Entries taken from a collection:

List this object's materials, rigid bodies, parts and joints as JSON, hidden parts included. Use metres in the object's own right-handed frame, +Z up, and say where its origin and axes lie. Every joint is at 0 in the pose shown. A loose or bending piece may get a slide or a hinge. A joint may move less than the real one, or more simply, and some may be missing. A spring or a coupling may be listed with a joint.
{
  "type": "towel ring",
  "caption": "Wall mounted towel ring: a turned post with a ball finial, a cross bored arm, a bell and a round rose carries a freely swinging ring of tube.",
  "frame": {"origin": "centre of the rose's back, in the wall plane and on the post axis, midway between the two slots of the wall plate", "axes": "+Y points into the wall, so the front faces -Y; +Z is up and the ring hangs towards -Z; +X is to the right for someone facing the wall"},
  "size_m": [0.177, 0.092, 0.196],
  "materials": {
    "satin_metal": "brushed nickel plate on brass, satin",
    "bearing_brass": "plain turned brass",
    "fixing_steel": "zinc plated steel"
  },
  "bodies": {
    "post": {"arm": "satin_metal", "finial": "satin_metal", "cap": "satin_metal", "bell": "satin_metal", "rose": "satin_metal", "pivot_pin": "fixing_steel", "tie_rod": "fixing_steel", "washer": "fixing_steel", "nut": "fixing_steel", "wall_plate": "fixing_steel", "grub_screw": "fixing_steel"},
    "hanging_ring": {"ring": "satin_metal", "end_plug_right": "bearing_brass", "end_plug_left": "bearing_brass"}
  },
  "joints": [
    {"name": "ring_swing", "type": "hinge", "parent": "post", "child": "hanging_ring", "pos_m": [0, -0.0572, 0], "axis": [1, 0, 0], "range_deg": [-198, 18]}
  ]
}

...

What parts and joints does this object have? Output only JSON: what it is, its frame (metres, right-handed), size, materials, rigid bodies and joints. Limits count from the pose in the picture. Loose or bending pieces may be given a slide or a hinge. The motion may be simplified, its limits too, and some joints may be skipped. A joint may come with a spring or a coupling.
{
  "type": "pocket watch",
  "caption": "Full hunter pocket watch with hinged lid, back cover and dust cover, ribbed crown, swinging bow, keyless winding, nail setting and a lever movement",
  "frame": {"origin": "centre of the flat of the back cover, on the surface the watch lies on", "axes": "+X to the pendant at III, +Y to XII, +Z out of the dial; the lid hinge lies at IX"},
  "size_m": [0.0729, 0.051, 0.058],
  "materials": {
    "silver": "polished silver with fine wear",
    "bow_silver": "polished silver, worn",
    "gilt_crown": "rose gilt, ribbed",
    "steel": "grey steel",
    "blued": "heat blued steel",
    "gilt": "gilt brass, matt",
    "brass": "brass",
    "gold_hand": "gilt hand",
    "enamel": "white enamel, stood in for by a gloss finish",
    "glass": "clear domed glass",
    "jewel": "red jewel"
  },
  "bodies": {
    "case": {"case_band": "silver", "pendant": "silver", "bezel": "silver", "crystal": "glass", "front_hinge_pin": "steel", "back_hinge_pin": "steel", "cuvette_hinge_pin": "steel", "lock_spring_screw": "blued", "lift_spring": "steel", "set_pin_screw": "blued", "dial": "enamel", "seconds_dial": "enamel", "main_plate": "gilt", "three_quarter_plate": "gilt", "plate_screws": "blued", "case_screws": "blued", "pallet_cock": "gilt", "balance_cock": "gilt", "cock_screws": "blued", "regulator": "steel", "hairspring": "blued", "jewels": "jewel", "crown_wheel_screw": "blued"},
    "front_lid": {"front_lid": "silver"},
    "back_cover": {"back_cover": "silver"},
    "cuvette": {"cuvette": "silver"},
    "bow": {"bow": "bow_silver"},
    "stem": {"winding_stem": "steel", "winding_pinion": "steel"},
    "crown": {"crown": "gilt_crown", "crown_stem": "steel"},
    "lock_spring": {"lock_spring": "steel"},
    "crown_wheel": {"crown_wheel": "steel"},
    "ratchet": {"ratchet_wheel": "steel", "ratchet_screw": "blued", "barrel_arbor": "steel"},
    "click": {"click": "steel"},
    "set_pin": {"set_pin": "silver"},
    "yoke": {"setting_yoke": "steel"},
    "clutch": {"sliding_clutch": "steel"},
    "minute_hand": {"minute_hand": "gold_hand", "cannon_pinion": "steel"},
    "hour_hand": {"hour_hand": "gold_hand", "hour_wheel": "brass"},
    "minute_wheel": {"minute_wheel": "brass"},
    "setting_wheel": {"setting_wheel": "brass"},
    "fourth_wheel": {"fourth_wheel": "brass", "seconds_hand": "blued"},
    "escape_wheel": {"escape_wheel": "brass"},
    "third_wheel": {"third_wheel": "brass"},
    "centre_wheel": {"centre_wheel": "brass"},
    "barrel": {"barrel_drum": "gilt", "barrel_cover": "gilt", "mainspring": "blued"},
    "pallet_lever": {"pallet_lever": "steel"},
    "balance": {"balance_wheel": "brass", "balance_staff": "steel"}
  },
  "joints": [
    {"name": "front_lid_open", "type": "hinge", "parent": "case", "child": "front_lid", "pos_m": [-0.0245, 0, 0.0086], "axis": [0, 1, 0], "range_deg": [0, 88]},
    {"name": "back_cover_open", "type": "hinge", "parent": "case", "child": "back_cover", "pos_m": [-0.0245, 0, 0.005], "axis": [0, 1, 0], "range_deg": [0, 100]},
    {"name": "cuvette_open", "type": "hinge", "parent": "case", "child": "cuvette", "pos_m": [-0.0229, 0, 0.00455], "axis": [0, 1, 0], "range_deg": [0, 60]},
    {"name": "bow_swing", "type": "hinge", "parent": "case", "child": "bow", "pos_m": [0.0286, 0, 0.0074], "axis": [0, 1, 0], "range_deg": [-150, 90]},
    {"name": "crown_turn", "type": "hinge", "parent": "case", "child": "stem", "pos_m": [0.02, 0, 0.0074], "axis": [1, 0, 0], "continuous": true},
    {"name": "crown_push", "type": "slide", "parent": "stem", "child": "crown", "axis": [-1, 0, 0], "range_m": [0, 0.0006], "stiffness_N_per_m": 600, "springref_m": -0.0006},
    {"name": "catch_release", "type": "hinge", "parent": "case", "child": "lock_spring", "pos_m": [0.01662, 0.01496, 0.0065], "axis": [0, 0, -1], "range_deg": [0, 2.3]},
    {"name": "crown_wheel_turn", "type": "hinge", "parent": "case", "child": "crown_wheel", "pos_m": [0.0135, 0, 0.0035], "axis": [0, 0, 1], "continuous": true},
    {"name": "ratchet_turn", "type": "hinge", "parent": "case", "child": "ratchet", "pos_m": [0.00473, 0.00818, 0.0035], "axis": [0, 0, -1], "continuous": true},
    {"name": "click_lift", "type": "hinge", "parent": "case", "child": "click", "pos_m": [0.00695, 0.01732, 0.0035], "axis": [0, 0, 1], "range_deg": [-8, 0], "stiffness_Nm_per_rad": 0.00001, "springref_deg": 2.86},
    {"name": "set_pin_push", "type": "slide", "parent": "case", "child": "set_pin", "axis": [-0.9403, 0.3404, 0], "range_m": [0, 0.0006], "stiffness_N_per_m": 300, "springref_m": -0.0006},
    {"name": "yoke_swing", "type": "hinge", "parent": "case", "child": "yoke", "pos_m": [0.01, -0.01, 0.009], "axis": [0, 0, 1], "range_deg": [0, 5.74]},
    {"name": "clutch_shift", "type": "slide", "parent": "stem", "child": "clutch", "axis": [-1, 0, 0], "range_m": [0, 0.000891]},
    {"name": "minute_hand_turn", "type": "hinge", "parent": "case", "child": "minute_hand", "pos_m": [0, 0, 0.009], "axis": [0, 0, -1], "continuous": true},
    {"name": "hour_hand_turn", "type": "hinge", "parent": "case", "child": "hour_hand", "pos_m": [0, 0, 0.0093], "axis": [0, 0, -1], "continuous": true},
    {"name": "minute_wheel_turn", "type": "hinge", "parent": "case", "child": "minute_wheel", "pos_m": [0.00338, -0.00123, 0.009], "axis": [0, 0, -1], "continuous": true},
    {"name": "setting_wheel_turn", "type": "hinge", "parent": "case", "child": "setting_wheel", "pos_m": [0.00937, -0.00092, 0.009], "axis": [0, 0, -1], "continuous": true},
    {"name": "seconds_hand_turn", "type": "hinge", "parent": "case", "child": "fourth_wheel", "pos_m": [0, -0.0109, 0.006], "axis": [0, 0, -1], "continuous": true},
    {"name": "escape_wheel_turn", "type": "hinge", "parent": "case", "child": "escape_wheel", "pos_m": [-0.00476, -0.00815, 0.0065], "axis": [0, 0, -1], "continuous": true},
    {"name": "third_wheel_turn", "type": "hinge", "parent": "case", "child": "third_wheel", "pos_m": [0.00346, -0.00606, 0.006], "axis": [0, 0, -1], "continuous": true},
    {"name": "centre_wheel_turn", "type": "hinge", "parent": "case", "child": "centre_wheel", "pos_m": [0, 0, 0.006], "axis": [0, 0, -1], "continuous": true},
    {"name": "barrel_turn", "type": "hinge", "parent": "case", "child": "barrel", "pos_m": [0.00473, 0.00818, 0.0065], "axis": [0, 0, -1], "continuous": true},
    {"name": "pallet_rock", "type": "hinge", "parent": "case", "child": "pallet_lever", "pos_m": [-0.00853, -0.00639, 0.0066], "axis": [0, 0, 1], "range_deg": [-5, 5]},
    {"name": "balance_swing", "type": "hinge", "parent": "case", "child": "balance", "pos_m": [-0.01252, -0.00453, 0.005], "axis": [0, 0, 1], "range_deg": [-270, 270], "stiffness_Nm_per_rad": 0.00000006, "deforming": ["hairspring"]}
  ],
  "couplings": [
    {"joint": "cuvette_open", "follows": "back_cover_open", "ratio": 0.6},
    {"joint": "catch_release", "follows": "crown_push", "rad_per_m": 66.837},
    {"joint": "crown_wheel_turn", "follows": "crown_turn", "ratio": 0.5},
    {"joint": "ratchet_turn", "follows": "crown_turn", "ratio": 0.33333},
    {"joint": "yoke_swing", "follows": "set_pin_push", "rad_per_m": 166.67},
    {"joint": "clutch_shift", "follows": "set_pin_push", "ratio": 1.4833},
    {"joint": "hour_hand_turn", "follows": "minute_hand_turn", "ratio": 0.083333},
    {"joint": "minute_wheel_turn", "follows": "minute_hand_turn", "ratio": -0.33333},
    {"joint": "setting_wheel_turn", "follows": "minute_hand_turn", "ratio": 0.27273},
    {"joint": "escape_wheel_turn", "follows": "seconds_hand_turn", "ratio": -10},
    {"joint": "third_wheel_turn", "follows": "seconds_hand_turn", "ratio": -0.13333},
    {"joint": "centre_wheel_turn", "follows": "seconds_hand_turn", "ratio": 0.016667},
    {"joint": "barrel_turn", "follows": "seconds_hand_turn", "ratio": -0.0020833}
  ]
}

==

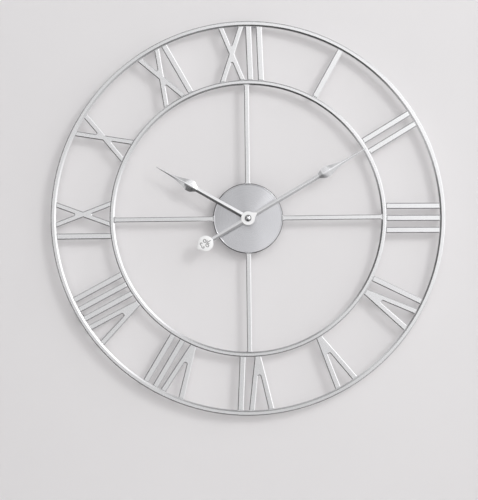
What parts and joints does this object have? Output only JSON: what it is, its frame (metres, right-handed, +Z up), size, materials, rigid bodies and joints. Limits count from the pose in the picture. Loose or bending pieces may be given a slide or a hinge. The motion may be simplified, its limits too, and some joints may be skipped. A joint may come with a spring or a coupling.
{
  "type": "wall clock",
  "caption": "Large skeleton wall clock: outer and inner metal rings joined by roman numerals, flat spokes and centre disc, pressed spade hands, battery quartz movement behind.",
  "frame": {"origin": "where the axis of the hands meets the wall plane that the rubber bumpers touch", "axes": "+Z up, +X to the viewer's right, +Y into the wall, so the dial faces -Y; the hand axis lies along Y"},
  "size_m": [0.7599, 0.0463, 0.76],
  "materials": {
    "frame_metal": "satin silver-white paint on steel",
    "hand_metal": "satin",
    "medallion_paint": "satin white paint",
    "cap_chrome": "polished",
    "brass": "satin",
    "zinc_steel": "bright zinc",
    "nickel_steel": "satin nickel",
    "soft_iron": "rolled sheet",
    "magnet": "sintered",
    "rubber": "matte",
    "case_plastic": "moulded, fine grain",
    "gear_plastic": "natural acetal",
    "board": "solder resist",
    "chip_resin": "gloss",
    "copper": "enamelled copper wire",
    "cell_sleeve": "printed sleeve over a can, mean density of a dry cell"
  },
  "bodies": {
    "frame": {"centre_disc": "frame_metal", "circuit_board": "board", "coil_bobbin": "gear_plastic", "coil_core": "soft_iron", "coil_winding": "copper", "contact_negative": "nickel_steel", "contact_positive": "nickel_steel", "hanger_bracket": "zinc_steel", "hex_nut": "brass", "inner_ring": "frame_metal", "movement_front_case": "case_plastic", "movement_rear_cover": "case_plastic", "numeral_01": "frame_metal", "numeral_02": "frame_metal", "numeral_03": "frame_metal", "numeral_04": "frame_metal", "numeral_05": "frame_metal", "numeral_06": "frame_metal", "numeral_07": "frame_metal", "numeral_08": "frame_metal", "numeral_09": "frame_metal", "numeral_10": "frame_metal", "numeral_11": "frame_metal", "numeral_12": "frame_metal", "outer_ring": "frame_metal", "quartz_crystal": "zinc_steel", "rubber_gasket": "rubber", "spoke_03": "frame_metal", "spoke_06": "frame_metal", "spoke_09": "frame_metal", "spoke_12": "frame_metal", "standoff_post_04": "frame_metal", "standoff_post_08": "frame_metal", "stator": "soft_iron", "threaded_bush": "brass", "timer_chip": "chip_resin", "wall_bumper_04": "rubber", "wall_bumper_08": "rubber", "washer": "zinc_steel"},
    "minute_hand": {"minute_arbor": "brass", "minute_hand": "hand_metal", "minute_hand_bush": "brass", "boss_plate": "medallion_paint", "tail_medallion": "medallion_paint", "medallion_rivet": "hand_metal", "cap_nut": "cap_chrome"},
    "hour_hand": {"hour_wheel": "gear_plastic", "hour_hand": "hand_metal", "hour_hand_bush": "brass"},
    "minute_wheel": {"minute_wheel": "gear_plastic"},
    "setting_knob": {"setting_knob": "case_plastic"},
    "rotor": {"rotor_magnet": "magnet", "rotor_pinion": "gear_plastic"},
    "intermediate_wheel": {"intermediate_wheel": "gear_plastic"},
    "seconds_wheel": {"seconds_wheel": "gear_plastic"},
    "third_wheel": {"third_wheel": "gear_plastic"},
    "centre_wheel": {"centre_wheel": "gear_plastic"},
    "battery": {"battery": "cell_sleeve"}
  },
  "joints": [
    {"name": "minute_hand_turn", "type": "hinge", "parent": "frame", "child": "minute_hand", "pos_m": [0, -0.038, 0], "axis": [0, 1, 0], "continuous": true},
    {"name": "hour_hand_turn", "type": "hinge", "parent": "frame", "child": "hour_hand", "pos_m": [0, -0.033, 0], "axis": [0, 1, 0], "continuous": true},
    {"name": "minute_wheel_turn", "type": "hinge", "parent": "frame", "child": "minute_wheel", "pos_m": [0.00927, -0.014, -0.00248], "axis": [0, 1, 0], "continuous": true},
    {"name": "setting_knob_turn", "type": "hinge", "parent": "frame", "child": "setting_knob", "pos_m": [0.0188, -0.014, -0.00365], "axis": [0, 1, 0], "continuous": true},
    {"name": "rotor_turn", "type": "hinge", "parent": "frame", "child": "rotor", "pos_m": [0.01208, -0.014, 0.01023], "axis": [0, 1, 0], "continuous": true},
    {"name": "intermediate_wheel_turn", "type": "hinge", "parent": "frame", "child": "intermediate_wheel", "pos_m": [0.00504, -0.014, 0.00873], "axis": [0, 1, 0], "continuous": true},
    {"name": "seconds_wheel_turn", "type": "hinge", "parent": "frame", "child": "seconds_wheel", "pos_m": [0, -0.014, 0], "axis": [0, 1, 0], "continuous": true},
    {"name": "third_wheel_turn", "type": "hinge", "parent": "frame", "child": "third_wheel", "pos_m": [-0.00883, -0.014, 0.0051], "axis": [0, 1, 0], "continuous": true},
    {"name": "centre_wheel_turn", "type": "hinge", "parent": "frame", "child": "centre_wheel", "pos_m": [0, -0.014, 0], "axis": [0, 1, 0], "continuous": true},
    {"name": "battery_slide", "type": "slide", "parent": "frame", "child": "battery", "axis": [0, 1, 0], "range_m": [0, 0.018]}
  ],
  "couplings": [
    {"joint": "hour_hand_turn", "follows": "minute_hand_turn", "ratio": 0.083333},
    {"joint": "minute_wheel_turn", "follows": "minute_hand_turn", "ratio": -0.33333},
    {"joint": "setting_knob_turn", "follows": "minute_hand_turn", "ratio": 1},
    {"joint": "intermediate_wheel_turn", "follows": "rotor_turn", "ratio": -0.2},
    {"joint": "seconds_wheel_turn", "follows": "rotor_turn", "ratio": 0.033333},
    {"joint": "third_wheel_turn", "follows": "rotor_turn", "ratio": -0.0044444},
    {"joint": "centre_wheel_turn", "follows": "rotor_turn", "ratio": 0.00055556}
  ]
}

#### TASK OBJECTIVE:
Copy out every line of the data that includes the word "count".

#### COMPLETE OUTPUT:
What parts and joints does this object have? Output only JSON: what it is, its frame (metres, right-handed), size, materials, rigid bodies and joints. Limits count from the pose in the picture. Loose or bending pieces may be given a slide or a hinge. The motion may be simplified, its limits too, and some joints may be skipped. A joint may come with a spring or a coupling.
What parts and joints does this object have? Output only JSON: what it is, its frame (metres, right-handed, +Z up), size, materials, rigid bodies and joints. Limits count from the pose in the picture. Loose or bending pieces may be given a slide or a hinge. The motion may be simplified, its limits too, and some joints may be skipped. A joint may come with a spring or a coupling.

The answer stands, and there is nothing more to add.